Uau! Então foi a apoteose dos filisteus! Orgástico, para quem é do time! Mas é bom que ninguém se engane: uma coisa é Tom Stoppard se fazendo passar por filisteu, outra bem diferente seria um filisteu querendo se passar por Tom Stoppard. Resumindo: é fácil “um autor tão familiarizado com Shakespeare” recorrer a “O fugitivo” e “Indiana Jones”. Quero ver é alguém acostumado a uma dieta rala de filmes de entretenimento discorrer sobre Cymbeline ou Titus Andronicus. Aí é que a porca torce o rabo.
Nickname Reymont: algumas pessoas não entendem mesmo – nem com sotaque britânico – mas não dá para deixar passar em branco a injustiça que você comete com Tom Stoppard. Atribuir o tema de sua aula a um mero dumbing down destinado a adular a platéia é duvidar da integridade intelectual do sujeito, e foi justamente ela a maior atração da Flip. Mesmo porque um cara daquela estatura está cansado de saber que é mais fácil adular platéias de festival literário com exibições de erudição, ainda que de almanaque. Ousar falar da técnica real subjacente a todos os gêneros, daquilo que faz um drama reverberar para além de sua pretensão, é garantia de desagradar ao pessoal da alta cultura cosmética – uma turma na qual, apesar das aparências, reconheço me faltarem informações para incluir você.

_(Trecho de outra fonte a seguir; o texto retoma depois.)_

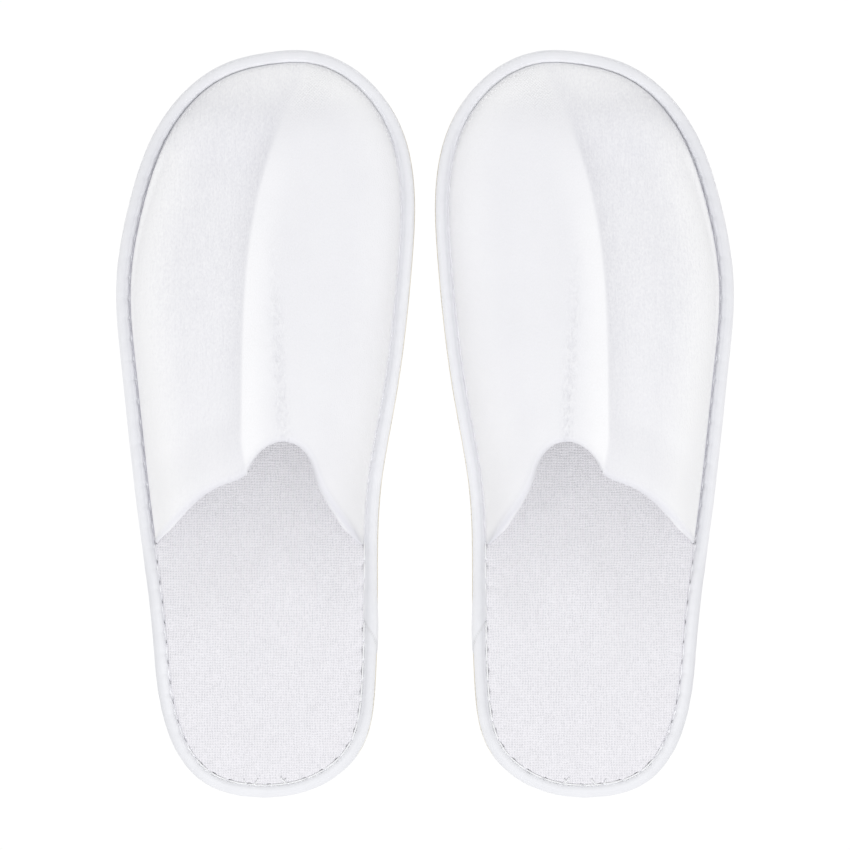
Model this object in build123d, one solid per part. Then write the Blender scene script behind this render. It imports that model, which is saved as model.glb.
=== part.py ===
from build123d import *
from math import cos, pi
import os

# A pair of closed-toe spa slippers, in millimetres. The frame's origin is on the floor, midway
# between the two slippers; +Y points to the toes and +Z up. Shapes are drawn for the right
# slipper, with x measured from its innermost edge, and the left one is its mirror image.

# Pair
PAIR_GAP = 8.4  # between the innermost edges of the two slippers

# Stack of the sole, from the floor up
OUTSOLE_RIM = 4.0  # foam rubber under the bound edge
BINDING_T = 0.7  # one layer of the edge tape
BACKING_T = 0.5  # non-woven cloth under the padding
PADDING_T = 2.5
COVER_T = 1.8  # terry cloth underfoot
BED_BOTTOM = OUTSOLE_RIM + BINDING_T
PADDING_BOTTOM = BED_BOTTOM + BACKING_T
COVER_BOTTOM = PADDING_BOTTOM + PADDING_T
BED_TOP = COVER_BOTTOM + COVER_T
EDGE_TOP = BED_TOP + BINDING_T

# Bound edge, where an inset is the distance in from the slipper's outline
BINDING_REACH = 5.4  # width of the tape seen from above
BINDING_ROUND = 3.0  # rounding of the tape's bead
OUTSOLE_SHIFT = 0.8  # the glued-on outsole sits this far towards the other slipper
OUTSOLE_INSET = 0.5
WINDOW_GAP = 0.1  # between the outsole's raised middle and the tape round it

# Lockstitch seam that holds the edge together
STITCH_INSET = 4.5
STITCH_PITCH = 8.0
STITCH_L = 6.0
STITCH_W = 0.8
STITCH_H = 0.35
GROOVE_W = 1.4  # room for the under-thread in the outsole
GROOVE_H = 0.4

# Upper: three layers of cloth that stand on the bed just inside the edge tape
SEAM_INSET = BINDING_REACH + 0.4
PILE_T = 1.6
SPONGE_T = 2.0
LINING_T = 0.6
MARGIN_INSET = BINDING_ROUND + 0.4  # the pile cloth's sewn margin runs out to here, under the tape
MARGIN_T = 0.8
HEM_EDGE = 1.4  # the pile cloth turns round the sponge at the throat
HEM_INSIDE = 8.0  # and ends this far inside
SPONGE_DEPTH = PILE_T
LINING_DEPTH = SPONGE_DEPTH + SPONGE_T
FOOT_DEPTH = LINING_DEPTH + LINING_T

# Height of the upper above the bed
UPPER_BACK = 42.0  # ridge height at the throat
UPPER_TOE = 17.0  # ridge height where the toe starts to round over
TOE_ROUND_L = 34.0  # length of that rounding
TAIL_Y = -52.0  # the uncut upper runs back to here
ROUND_START_Y = 104.0

# Outline of the sole, from the toe tip round the inner side, the heel and the outer side
OUTLINE = [
    (48.5, 142.5),  # toe tip
    (22.8, 135.5),
    (5.8, 114.8),
    (0.0, 87.5),  # ball, inner side
    (0.9, 62.0),
    (7.4, 8.0),
    (12.9, -25.0),  # waist
    (14.1, -60.0),
    (15.0, -100.0),
    (21.0, -125.3),
    (37.5, -138.8),
    (58.1, -142.4),  # heel
    (81.2, -136.0),
    (94.8, -114.5),
    (99.6, -81.0),
    (106.0, -29.0),
    (111.2, 19.0),
    (113.5, 53.0),  # ball, outer side
    (108.2, 85.8),
    (96.6, 115.3),
    (76.4, 135.3),
]

INSET_STOPS = 48  # points that carry an outline drawn in from this one

# Edge of the throat seen from above, from the outer wing to the inner wing
THROAT = [
    (98.4, -45.9),
    (87.8, -33.8),
    (71.8, -22.6),
    (62.8, -18.3),  # where the pressed fold meets the edge
    (59.6, -12.8),
    (55.0, -8.2),
    (49.2, -6.4),  # deepest point of the throat
    (42.5, -8.4),
    (38.0, -14.2),
    (35.6, -21.0),
    (27.6, -34.6),
    (19.7, -46.7),
]

# The pressed fold, which is the upper's ridge: its x at each y
RIDGE = [(-52.0, 65.0), (45.0, 63.6), (72.0, 61.6), (95.0, 56.5), (112.0, 51.5), (137.0, 48.2)]

# Cross-section of the upper: share of the way from its base to the ridge, and share of its height
INNER_SIDE = [(0.0, 0.0), (0.02, 0.3), (0.13, 0.6), (0.34, 0.82), (0.62, 0.95), (0.82, 0.975)]
OUTER_SIDE = [(0.68, 0.89), (0.40, 0.70), (0.15, 0.48), (0.02, 0.24), (0.0, 0.0)]

# Cross-sections of the upper along its length, crowded towards the tail and the toe tip
STATION_COUNT = 14
STATIONS = [(1 - cos(pi * k / STATION_COUNT)) / 2 for k in range(STATION_COUNT)]


def outline_face(inset=0.0):
    """The sole's outline, drawn in by inset, as a face on the floor."""
    edge = Spline(*OUTLINE, periodic=True)
    if inset:
        stops = [k / INSET_STOPS for k in range(INSET_STOPS)]
        edge = Spline(*(inward(edge, stop, inset) for stop in stops), periodic=True)
    return make_face(edge).face()


def inward(edge, stop, inset):
    """The point that lies inset to the left of an edge, at a share of its length."""
    along = edge.tangent_at(stop)
    return edge.position_at(stop) + Vector(-along.Y, along.X) * inset


def slab(face, bottom, top):
    return extrude(Pos(0, 0, bottom) * face, top - bottom, dir=(0, 0, 1))


def rounded_slab(inset, bottom, top, radius):
    """A slab whose upper and lower rims are rounded."""
    block = slab(outline_face(inset), bottom, top)
    return fillet(block.edges().filter_by(GeomType.LINE, reverse=True), radius)


def outsole():
    """Foam rubber with a raised middle that fills the window in the tape's lower layer."""
    rim = Pos(-OUTSOLE_SHIFT, 0, 0) * slab(outline_face(OUTSOLE_INSET), 0, OUTSOLE_RIM)
    middle = slab(outline_face(BINDING_REACH + WINDOW_GAP), OUTSOLE_RIM, BED_BOTTOM)
    return rim - thread_groove() + middle


def thread_groove():
    """The shallow groove that the under-thread presses into the foam rubber."""
    outside = outline_face(STITCH_INSET - GROOVE_W / 2)
    inside = outline_face(STITCH_INSET + GROOVE_W / 2)
    bottom = OUTSOLE_RIM - GROOVE_H
    return slab(outside, bottom, OUTSOLE_RIM) - slab(inside, bottom, OUTSOLE_RIM)


def tape_outside():
    return rounded_slab(0, OUTSOLE_RIM, EDGE_TOP, BINDING_ROUND)


def tape_inside():
    return rounded_slab(BINDING_T, BED_BOTTOM, BED_TOP, BINDING_ROUND - BINDING_T)


def edge_binding():
    """Tape folded round the whole edge."""
    window = slab(outline_face(BINDING_REACH), OUTSOLE_RIM, EDGE_TOP)
    return tape_outside() - tape_inside() - window


def bed_layer(bottom, top):
    """The slice of the bound bed between two heights."""
    box = Box(400, 400, top - bottom, align=(Align.CENTER, Align.CENTER, Align.MIN))
    return tape_inside() & (Pos(0, 0, bottom) * box)


def stitches(height, roll=0):
    """The seam's stitches, each a bar lying on the given height or, rolled by 180, under it."""
    bar = extrude(Rectangle(STITCH_L, STITCH_W), STITCH_H)
    line = outline_face(STITCH_INSET).outer_wire()
    count = round(line.length / STITCH_PITCH)
    placed = []
    for k in range(count):
        at = line.position_at(k / count)
        along = line.tangent_at(k / count)
        turn = Vector(1, 0, 0).get_signed_angle(along, Vector(0, 0, 1))
        placed.append(Pos(at.X, at.Y, height) * Rot(0, 0, turn) * Rot(roll, 0, 0) * bar)
    return Compound(children=[s.solid() for s in placed])


def between(table, key):
    """Straight-line reading of a table of (key, value) pairs."""
    for (k0, v0), (k1, v1) in zip(table, table[1:]):
        if key <= k1:
            return v0 + (v1 - v0) * (key - k0) / (k1 - k0)
    return table[-1][1]


def ridge_height(y, tip_y, depth):
    """Height of the ridge above the bed, for the surface that lies depth inside the cloth."""
    along = (y - TAIL_Y) / (ROUND_START_Y - TAIL_Y)
    height = UPPER_BACK + (UPPER_TOE - UPPER_BACK) * along
    into_toe = max(0.0, (y - (tip_y - TOE_ROUND_L)) / TOE_ROUND_L)
    return height * (1 - into_toe**2.6) ** 0.45 - depth


def upper_section(base_face, y, tip_y, depth):
    """One cross-section of the upper, as a face across the slipper."""
    across = (Line((-50, y), (170, y)) & base_face).edge()
    inner, outer = sorted((across @ 0, across @ 1), key=lambda p: p.X)
    ridge_x = between(RIDGE, y)
    height = ridge_height(y, tip_y, depth)
    crown = [(inner.X + (ridge_x - inner.X) * s, y, BED_TOP + height * h) for s, h in INNER_SIDE]
    crown.append((ridge_x, y, BED_TOP + height))
    crown += [(outer.X + (ridge_x - outer.X) * s, y, BED_TOP + height * h) for s, h in OUTER_SIDE]
    arch = Spline(*crown)
    return make_face([arch, Line(arch @ 1, arch @ 0)])


def upper_form(depth):
    """The solid under the upper's surface, drawn in by depth and not yet cut at the throat."""
    base = outline_face(SEAM_INSET + depth)
    tip_y = base.bounding_box().max.Y
    stations = [TAIL_Y + (tip_y - TAIL_Y) * s for s in STATIONS]
    return loft([upper_section(base, y, tip_y, depth) for y in stations])


def behind_throat(forward=0.0):
    """Everything behind the throat's edge, which is moved forward by that much."""
    edge = Spline(*THROAT)
    outer, inner = THROAT[0], THROAT[-1]
    rear = Polyline(inner, (-30, inner[1] - 3), (-30, -160), (160, -160), (160, outer[1] - 3), outer)
    return Pos(0, forward, 0) * slab(make_face([edge, rear]), 0, 80)


def upper_layers():
    """The pile cloth, the sponge and the lining."""
    outside, under_pile, under_sponge, inside = (
        upper_form(depth) for depth in (0, SPONGE_DEPTH, LINING_DEPTH, FOOT_DEPTH)
    )
    sponge = under_pile - under_sponge - behind_throat(HEM_EDGE)
    lining = under_sponge - inside - behind_throat(HEM_INSIDE)
    pile = outside - behind_throat() - sponge - lining - inside
    return pile + sewn_margin(), sponge, lining


def sewn_margin():
    """The pile cloth's flat margin, which the tape holds down."""
    outside = slab(outline_face(MARGIN_INSET), BED_TOP - MARGIN_T, BED_TOP)
    inside = slab(outline_face(SEAM_INSET + PILE_T / 2), BED_TOP - MARGIN_T, BED_TOP)
    return outside - inside - behind_throat()


def right_slipper():
    """Each piece of the right slipper by name."""
    pile, sponge, lining = upper_layers()
    return {
        "outsole": outsole(),
        "insole_backing": bed_layer(BED_BOTTOM, PADDING_BOTTOM),
        "insole_padding": bed_layer(PADDING_BOTTOM, COVER_BOTTOM),
        "insole_cover": bed_layer(COVER_BOTTOM, BED_TOP) - sewn_margin(),
        "edge_binding": edge_binding(),
        "needle_thread": stitches(EDGE_TOP),
        "under_thread": stitches(OUTSOLE_RIM, roll=180),
        "upper_pile": pile,
        "upper_sponge": sponge,
        "upper_lining": lining,
    }


os.makedirs("parts", exist_ok=True)
for name, piece in right_slipper().items():
    right = Pos(PAIR_GAP / 2, 0, 0) * piece
    export_step(right, f"parts/right_{name}.step")
    export_step(mirror(right, about=Plane.YZ), f"parts/left_{name}.step")
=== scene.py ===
import math

import bmesh
import bpy
import numpy as np
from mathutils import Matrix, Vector, noise
from mathutils.bvhtree import BVHTree
from mathutils.kdtree import KDTree


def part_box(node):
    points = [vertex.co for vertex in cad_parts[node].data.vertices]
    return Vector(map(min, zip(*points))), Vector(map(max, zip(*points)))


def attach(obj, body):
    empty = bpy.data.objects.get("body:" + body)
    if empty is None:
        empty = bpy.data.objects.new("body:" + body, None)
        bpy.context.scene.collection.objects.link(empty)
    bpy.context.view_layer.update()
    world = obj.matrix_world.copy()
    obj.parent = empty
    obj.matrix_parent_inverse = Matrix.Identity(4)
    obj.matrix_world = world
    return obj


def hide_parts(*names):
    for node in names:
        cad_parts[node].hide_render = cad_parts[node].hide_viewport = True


# Looks for a pair of closed-toe spa slippers. Lengths are in metres. Every shape is worked out
# for the right slipper, and the left one is its mirror image in the plane x = 0.

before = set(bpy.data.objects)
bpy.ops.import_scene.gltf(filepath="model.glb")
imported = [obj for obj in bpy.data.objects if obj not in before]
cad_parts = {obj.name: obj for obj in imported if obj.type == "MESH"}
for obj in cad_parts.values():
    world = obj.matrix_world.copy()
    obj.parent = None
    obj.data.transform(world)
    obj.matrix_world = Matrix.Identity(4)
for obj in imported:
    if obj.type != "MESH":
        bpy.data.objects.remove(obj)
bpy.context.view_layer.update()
MM = 0.001

# Heights, from the frame
RIM_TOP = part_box("right_edge_binding")[0].z  # where the tape starts, on top of the outsole
EDGE_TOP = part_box("right_edge_binding")[1].z
BED_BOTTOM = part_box("right_insole_backing")[0].z
PADDING_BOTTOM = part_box("right_insole_padding")[0].z
COVER_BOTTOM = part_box("right_insole_cover")[0].z
BED_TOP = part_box("right_insole_cover")[1].z
TAPE_T = EDGE_TOP - BED_TOP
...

Acredite: Stoppard deu uma aula para valer. Ele não diria que considera “Chinatown” a maior obra de arte americana do século 20 se não acreditasse nisso. A chave de tudo, caso você esteja realmente interessado em entender o que se passou na Tenda dos Autores aquela noite, está numa outra frase dele: “Nós (tradução: artistas de verdade) não damos prêmios para intenção, mas para realização”. Mais uma tradução: não importa muito de onde o cara parte, com que referências trabalha, Sófocles ou Ronald Golias. Importa o que ele faz com isso, aonde consegue chegar.

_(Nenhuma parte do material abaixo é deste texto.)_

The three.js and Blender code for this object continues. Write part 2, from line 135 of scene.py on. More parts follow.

É assim que deve ser entendida a oposição que ele estabelece entre o grande faroeste e o filme de arte medíocre. Obviamente, a ênfase não deve ser posta em faroeste x filme de arte, mas em grande x medíocre. Deu para entender? É claro que se pode optar por esperar 200 anos pelo momento em que, como ocorreu com o teatro popular de Shakespeare, o tal faroeste for endossado pela altíssima cultura. Mas Stoppard sugere que é melhor reconhecer essas coisas logo, a partir de uma análise desapaixonada da obra em seus mecanismos internos. “Tem que ser bem feito”, ele diz. “Não damos prêmios para intenção.”
Eis porque eu disse que a Flip precisava ouvir a aula de Stoppard: no Brasil, ainda damos muitos, muitos prêmios para intenção. Herança de nossos séculos de pernosticismo, muito bem ilustrados por seu comentário, que agradeço. Mas um dia aprenderemos.
Um abraço.
Mas, Sérgio, se fóssemos premiar as grandes realizações da literatura brasileira, em vez das grandes intenções dos nossos literatos, haveria algo a ser premiado a cada ano?
Numa coisa tenho de concordar: o sujeito que consegue produzir algo decente com base em Ronald Golias, ele sem sombra de dúvida merecerá o Nobel.
Rafael, eu diria que o espírito é o seguinte: se não houver “grandes realizações” (como “O filho eterno”, de Cristovão Tezza, ano passado), premiem-se as “pequenas realizações”. Essas sempre existem, pode ter certeza. O fundamental é não deixar o virtual se sobrepor ao real, a pose ao trabalho.